In a previous post we looked at parallel reduction and gave a conceptual background on using the ForkJoin model to parallelise an embarrassingly parallel operation. Reduction is at the heart of building parallel algorithms. In this post, we will to take this knowledge a step further and use it in building a custom Collector that works with a parallel pipeline.
Motivation, Why Would you build a Collector?
- Curiosity.
- The collector you need is not provided by the JDK.
- You don’t want to use an old style loops, not because loops are bad but they are hard to parallelise.

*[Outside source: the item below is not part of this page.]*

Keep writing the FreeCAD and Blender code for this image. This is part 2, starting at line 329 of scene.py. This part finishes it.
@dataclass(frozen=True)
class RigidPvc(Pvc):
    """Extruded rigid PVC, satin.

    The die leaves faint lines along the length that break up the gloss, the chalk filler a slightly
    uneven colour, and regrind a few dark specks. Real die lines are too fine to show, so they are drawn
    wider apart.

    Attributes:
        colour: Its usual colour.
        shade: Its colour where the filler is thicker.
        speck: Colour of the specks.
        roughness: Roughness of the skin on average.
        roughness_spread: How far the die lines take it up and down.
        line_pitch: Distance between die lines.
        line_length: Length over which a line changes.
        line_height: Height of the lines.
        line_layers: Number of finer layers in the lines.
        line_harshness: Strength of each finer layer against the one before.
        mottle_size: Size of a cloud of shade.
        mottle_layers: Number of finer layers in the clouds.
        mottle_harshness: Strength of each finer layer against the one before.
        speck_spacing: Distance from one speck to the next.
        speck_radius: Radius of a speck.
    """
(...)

- The last thing you want to do is writing a ForkJoin Task.
A SumAndCount Collector
The collector that we will be building works on a Stream on Integers, accumulates the sum in a BigDecimal and counts the elements in the source Stream.
public class SumAndCount{ BigDecimal sum = BigDecimal.ZERO; int count; }
Ingredients for a Parallel Collector
- Supplier, a function that can be used to instantiate a partial result.
- BiConsumer, a function that takes a partial result and an element from the source stream and adds to the partial result.
- BinaryOperator, a merge function that takes two partial results, merges them and returns the result.
Putting it all together
Given the ingredients above, we are ready to go. Note that no synchronization is required here,parallelism is not concurrency.
Collector<Integer, SumAndCount, SumAndCount> collector = Collector.of(SumAnCount::new, (sumAndCount, item) -> { sumAndCount.sum = sumAndCount.sum.add(BigDecimal.valueOf(item)); sumAndCount.count++; }, (s1, s2) -> { s1.sum = s1.sum.add(s2.sum); s1.count += s2.count; return s1; });
Thats a collector that we can hand to the Stream API and the API will take it from there and parallelise the job for you.
SumAndCount sumAndCount = Stream.iterate(0,i->i+10).limit(8000_000).parallel().collect(collector);